===== The input

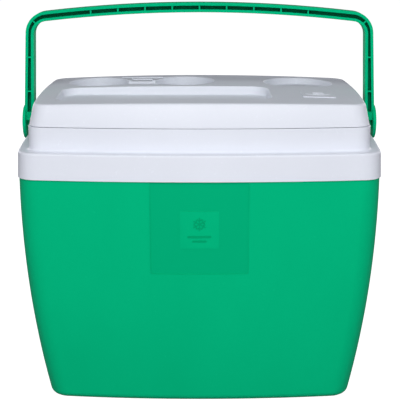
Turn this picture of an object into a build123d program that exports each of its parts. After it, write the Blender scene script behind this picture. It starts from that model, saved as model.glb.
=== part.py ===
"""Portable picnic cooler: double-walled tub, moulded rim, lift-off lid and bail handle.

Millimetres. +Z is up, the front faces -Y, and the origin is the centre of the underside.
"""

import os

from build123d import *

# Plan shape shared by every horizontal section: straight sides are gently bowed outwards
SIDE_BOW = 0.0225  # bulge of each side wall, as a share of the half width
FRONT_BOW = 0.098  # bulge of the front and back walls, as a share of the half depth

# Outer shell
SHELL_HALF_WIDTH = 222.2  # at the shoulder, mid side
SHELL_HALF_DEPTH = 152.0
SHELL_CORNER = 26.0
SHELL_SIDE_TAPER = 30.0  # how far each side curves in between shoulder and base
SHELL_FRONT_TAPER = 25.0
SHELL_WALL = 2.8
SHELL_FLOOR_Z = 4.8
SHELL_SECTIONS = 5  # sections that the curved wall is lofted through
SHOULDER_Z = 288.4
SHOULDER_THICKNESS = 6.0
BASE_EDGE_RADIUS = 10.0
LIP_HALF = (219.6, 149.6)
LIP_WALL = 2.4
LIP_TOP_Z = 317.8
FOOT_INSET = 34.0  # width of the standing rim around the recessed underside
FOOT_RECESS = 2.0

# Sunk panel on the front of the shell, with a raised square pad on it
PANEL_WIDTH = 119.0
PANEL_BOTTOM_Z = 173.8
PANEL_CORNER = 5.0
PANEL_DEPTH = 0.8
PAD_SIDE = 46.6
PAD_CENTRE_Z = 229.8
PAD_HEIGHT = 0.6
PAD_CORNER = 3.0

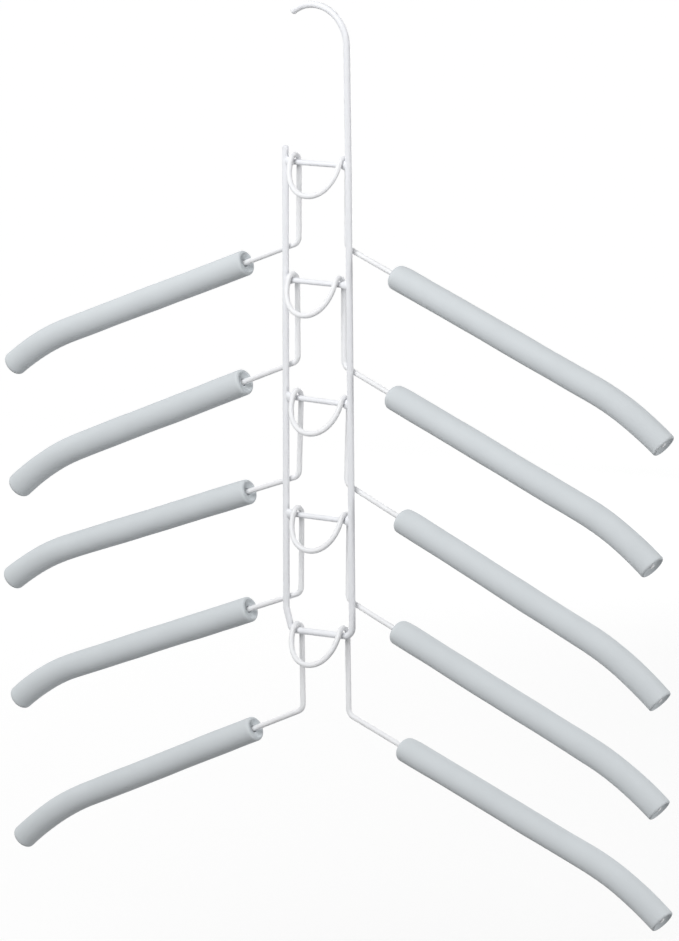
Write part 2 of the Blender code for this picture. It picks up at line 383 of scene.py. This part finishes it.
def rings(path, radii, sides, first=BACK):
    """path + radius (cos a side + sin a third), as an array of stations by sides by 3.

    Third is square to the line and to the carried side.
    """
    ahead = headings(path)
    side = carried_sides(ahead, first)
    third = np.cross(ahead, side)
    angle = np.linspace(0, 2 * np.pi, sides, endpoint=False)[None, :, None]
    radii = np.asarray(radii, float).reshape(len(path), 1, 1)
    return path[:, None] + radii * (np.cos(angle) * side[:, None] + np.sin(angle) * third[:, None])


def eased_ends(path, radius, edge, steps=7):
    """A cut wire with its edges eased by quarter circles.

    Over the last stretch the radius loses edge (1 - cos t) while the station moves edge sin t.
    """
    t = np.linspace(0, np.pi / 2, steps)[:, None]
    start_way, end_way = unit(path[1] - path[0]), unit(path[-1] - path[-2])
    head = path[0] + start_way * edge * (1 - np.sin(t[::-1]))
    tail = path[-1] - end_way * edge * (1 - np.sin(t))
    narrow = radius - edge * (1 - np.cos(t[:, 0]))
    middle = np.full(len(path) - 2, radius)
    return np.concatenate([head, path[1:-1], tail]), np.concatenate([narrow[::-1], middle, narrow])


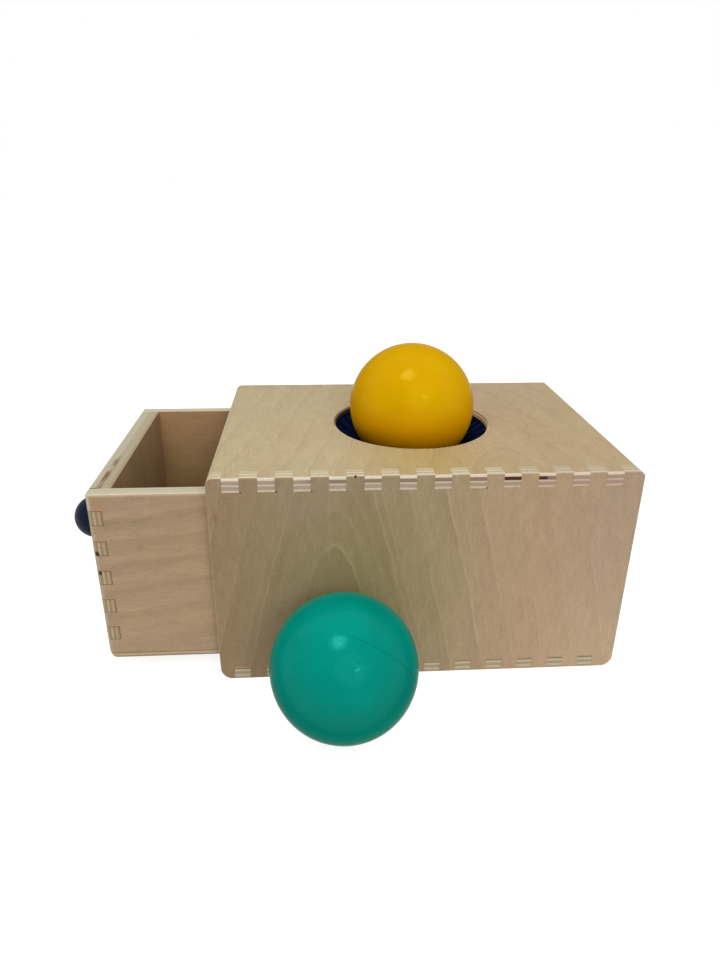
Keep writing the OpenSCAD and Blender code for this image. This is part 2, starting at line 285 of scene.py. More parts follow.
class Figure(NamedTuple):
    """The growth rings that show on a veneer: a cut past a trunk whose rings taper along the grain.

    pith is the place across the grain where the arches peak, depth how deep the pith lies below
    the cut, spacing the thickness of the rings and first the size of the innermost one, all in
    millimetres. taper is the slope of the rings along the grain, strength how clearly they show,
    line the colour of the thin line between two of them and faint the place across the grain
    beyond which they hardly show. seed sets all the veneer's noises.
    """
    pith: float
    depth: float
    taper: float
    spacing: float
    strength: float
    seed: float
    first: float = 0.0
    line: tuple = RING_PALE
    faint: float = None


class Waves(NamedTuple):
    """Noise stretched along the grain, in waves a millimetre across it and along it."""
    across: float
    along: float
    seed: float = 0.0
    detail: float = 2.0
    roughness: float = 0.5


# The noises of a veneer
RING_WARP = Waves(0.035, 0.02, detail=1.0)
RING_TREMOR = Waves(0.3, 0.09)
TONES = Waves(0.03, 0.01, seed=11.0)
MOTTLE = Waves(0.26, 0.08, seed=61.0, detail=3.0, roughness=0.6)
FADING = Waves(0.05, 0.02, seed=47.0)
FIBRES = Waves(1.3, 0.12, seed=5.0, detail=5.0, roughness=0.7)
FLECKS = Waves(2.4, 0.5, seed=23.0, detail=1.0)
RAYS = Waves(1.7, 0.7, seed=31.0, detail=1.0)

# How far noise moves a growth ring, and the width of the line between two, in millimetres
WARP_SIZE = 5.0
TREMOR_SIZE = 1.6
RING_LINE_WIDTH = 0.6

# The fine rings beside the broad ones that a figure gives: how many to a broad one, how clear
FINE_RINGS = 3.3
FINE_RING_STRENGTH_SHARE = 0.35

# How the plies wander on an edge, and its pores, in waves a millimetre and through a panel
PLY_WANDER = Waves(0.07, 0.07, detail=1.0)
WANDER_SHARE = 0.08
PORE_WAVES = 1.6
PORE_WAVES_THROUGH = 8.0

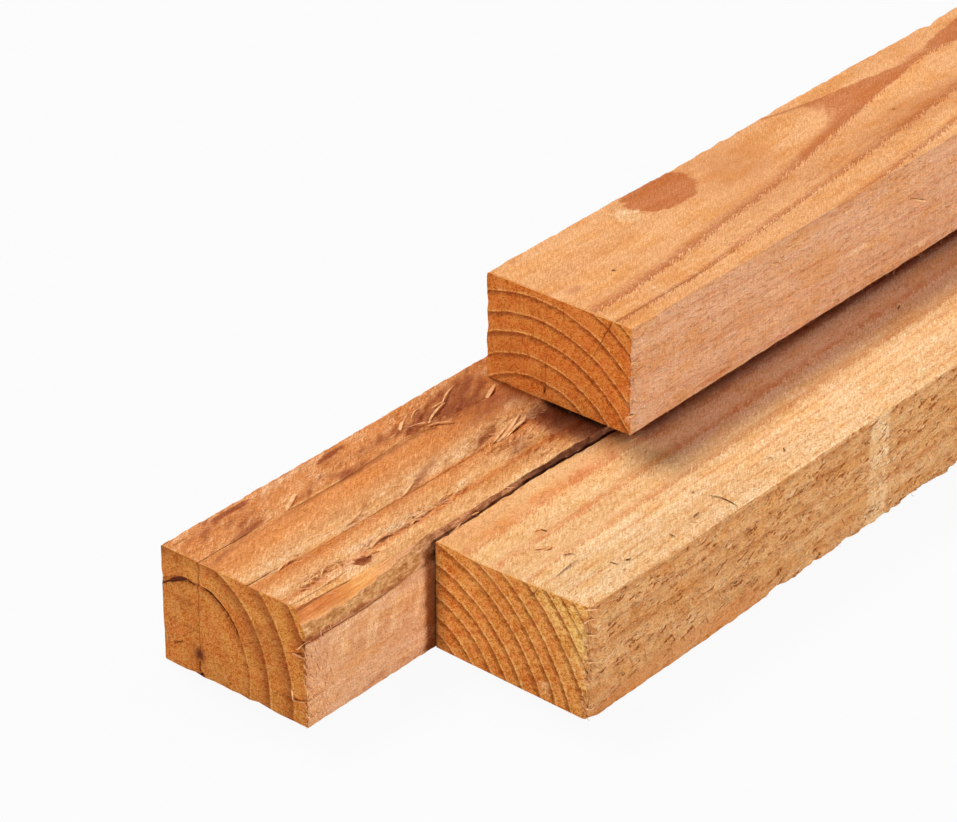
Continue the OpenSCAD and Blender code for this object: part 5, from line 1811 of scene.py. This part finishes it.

==========

### Given problem
Copy out each record exactly as given, omitting none.

### Task answer
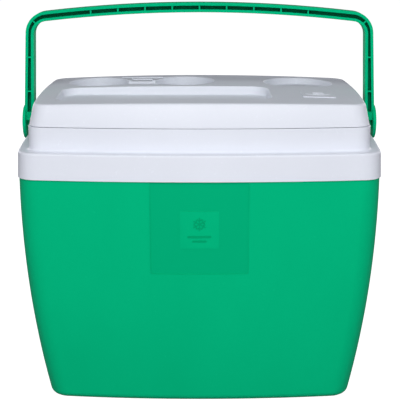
Turn this picture of an object into a build123d program that exports each of its parts. After it, write the Blender scene script behind this picture. It starts from that model, saved as model.glb.
=== part.py ===
"""Portable picnic cooler: double-walled tub, moulded rim, lift-off lid and bail handle.

Millimetres. +Z is up, the front faces -Y, and the origin is the centre of the underside.
"""

import os

from build123d import *

# Plan shape shared by every horizontal section: straight sides are gently bowed outwards
SIDE_BOW = 0.0225  # bulge of each side wall, as a share of the half width
FRONT_BOW = 0.098  # bulge of the front and back walls, as a share of the half depth

# Outer shell
SHELL_HALF_WIDTH = 222.2  # at the shoulder, mid side
SHELL_HALF_DEPTH = 152.0
SHELL_CORNER = 26.0
SHELL_SIDE_TAPER = 30.0  # how far each side curves in between shoulder and base
SHELL_FRONT_TAPER = 25.0
SHELL_WALL = 2.8
SHELL_FLOOR_Z = 4.8
SHELL_SECTIONS = 5  # sections that the curved wall is lofted through
SHOULDER_Z = 288.4
SHOULDER_THICKNESS = 6.0
BASE_EDGE_RADIUS = 10.0
LIP_HALF = (219.6, 149.6)
LIP_WALL = 2.4
LIP_TOP_Z = 317.8
FOOT_INSET = 34.0  # width of the standing rim around the recessed underside
FOOT_RECESS = 2.0

# Sunk panel on the front of the shell, with a raised square pad on it
PANEL_WIDTH = 119.0
PANEL_BOTTOM_Z = 173.8
PANEL_CORNER = 5.0
PANEL_DEPTH = 0.8
PAD_SIDE = 46.6
PAD_CENTRE_Z = 229.8
PAD_HEIGHT = 0.6
PAD_CORNER = 3.0

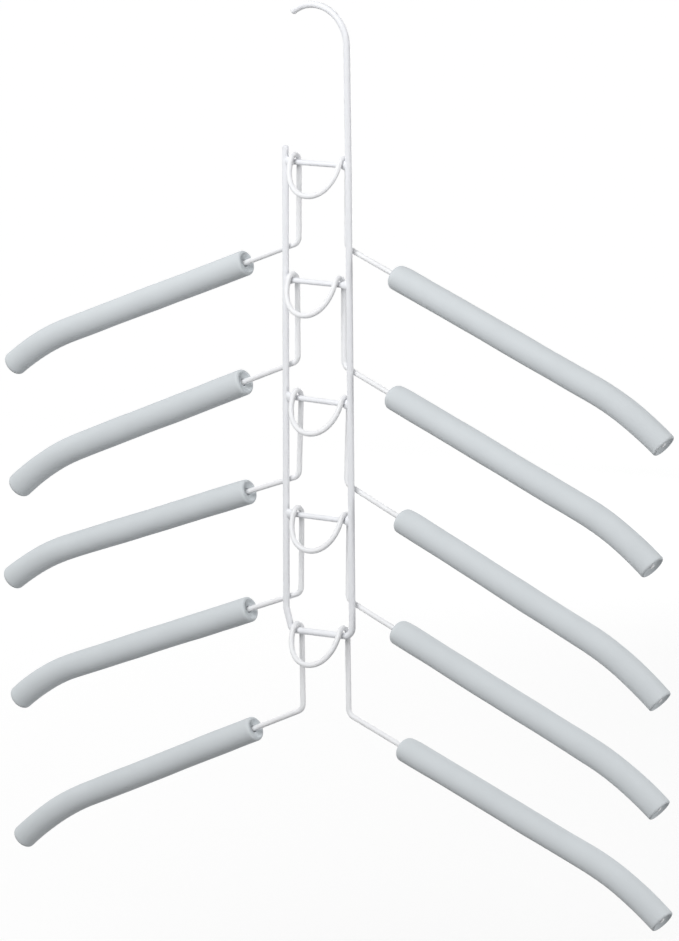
Write part 2 of the Blender code for this picture. It picks up at line 383 of scene.py. This part finishes it.
def rings(path, radii, sides, first=BACK):
    """path + radius (cos a side + sin a third), as an array of stations by sides by 3.

    Third is square to the line and to the carried side.
    """
    ahead = headings(path)
    side = carried_sides(ahead, first)
    third = np.cross(ahead, side)
    angle = np.linspace(0, 2 * np.pi, sides, endpoint=False)[None, :, None]
    radii = np.asarray(radii, float).reshape(len(path), 1, 1)
    return path[:, None] + radii * (np.cos(angle) * side[:, None] + np.sin(angle) * third[:, None])


def eased_ends(path, radius, edge, steps=7):
    """A cut wire with its edges eased by quarter circles.

    Over the last stretch the radius loses edge (1 - cos t) while the station moves edge sin t.
    """
    t = np.linspace(0, np.pi / 2, steps)[:, None]
    start_way, end_way = unit(path[1] - path[0]), unit(path[-1] - path[-2])
    head = path[0] + start_way * edge * (1 - np.sin(t[::-1]))
    tail = path[-1] - end_way * edge * (1 - np.sin(t))
    narrow = radius - edge * (1 - np.cos(t[:, 0]))
    middle = np.full(len(path) - 2, radius)
    return np.concatenate([head, path[1:-1], tail]), np.concatenate([narrow[::-1], middle, narrow])


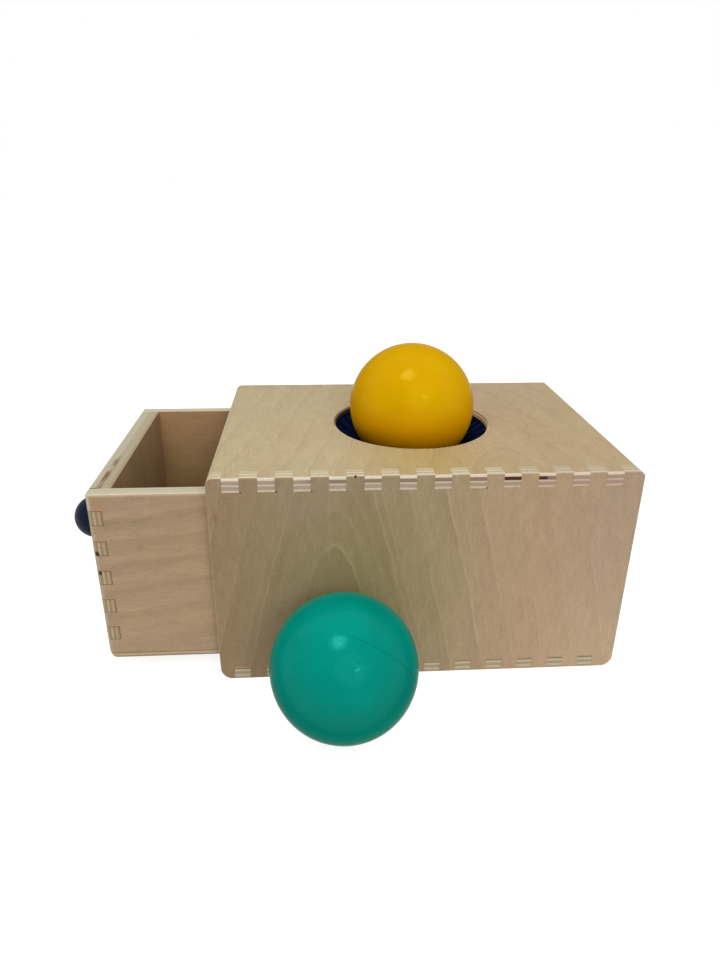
Keep writing the OpenSCAD and Blender code for this image. This is part 2, starting at line 285 of scene.py. More parts follow.
class Figure(NamedTuple):
    """The growth rings that show on a veneer: a cut past a trunk whose rings taper along the grain.

    pith is the place across the grain where the arches peak, depth how deep the pith lies below
    the cut, spacing the thickness of the rings and first the size of the innermost one, all in
    millimetres. taper is the slope of the rings along the grain, strength how clearly they show,
    line the colour of the thin line between two of them and faint the place across the grain
    beyond which they hardly show. seed sets all the veneer's noises.
    """
    pith: float
    depth: float
    taper: float
    spacing: float
    strength: float
    seed: float
    first: float = 0.0
    line: tuple = RING_PALE
    faint: float = None


class Waves(NamedTuple):
    """Noise stretched along the grain, in waves a millimetre across it and along it."""
    across: float
    along: float
    seed: float = 0.0
    detail: float = 2.0
    roughness: float = 0.5


# The noises of a veneer
RING_WARP = Waves(0.035, 0.02, detail=1.0)
RING_TREMOR = Waves(0.3, 0.09)
TONES = Waves(0.03, 0.01, seed=11.0)
MOTTLE = Waves(0.26, 0.08, seed=61.0, detail=3.0, roughness=0.6)
FADING = Waves(0.05, 0.02, seed=47.0)
FIBRES = Waves(1.3, 0.12, seed=5.0, detail=5.0, roughness=0.7)
FLECKS = Waves(2.4, 0.5, seed=23.0, detail=1.0)
RAYS = Waves(1.7, 0.7, seed=31.0, detail=1.0)

# How far noise moves a growth ring, and the width of the line between two, in millimetres
WARP_SIZE = 5.0
TREMOR_SIZE = 1.6
RING_LINE_WIDTH = 0.6

# The fine rings beside the broad ones that a figure gives: how many to a broad one, how clear
FINE_RINGS = 3.3
FINE_RING_STRENGTH_SHARE = 0.35

# How the plies wander on an edge, and its pores, in waves a millimetre and through a panel
PLY_WANDER = Waves(0.07, 0.07, detail=1.0)
WANDER_SHARE = 0.08
PORE_WAVES = 1.6
PORE_WAVES_THROUGH = 8.0

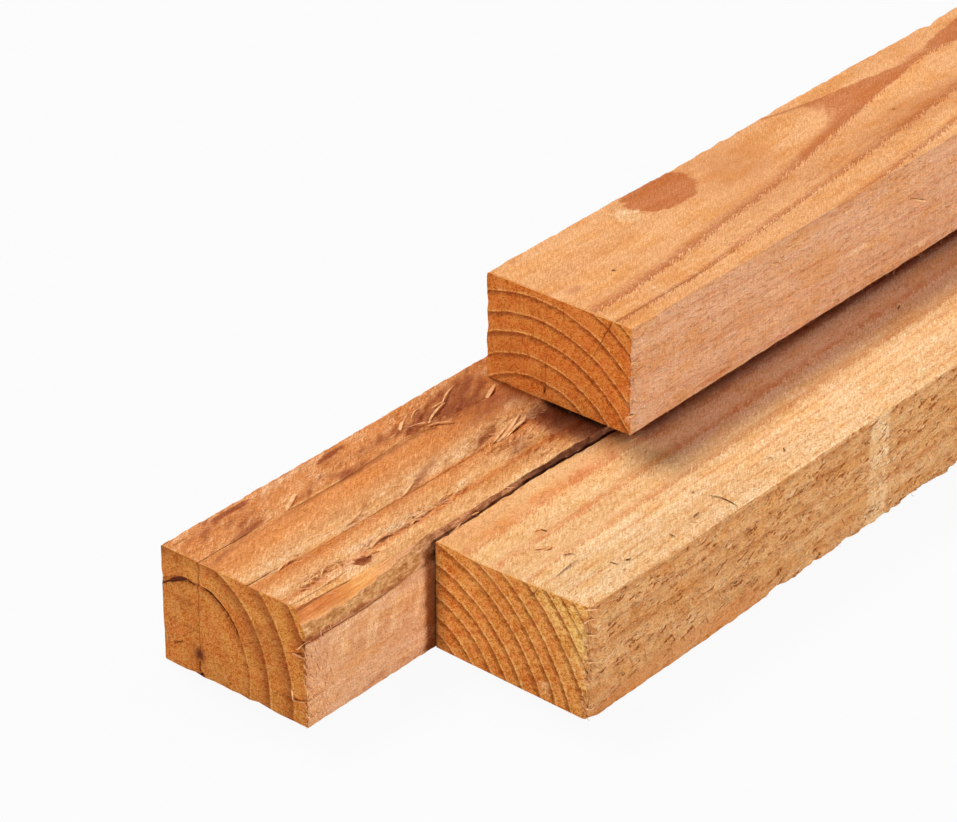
Continue the OpenSCAD and Blender code for this object: part 5, from line 1811 of scene.py. This part finishes it.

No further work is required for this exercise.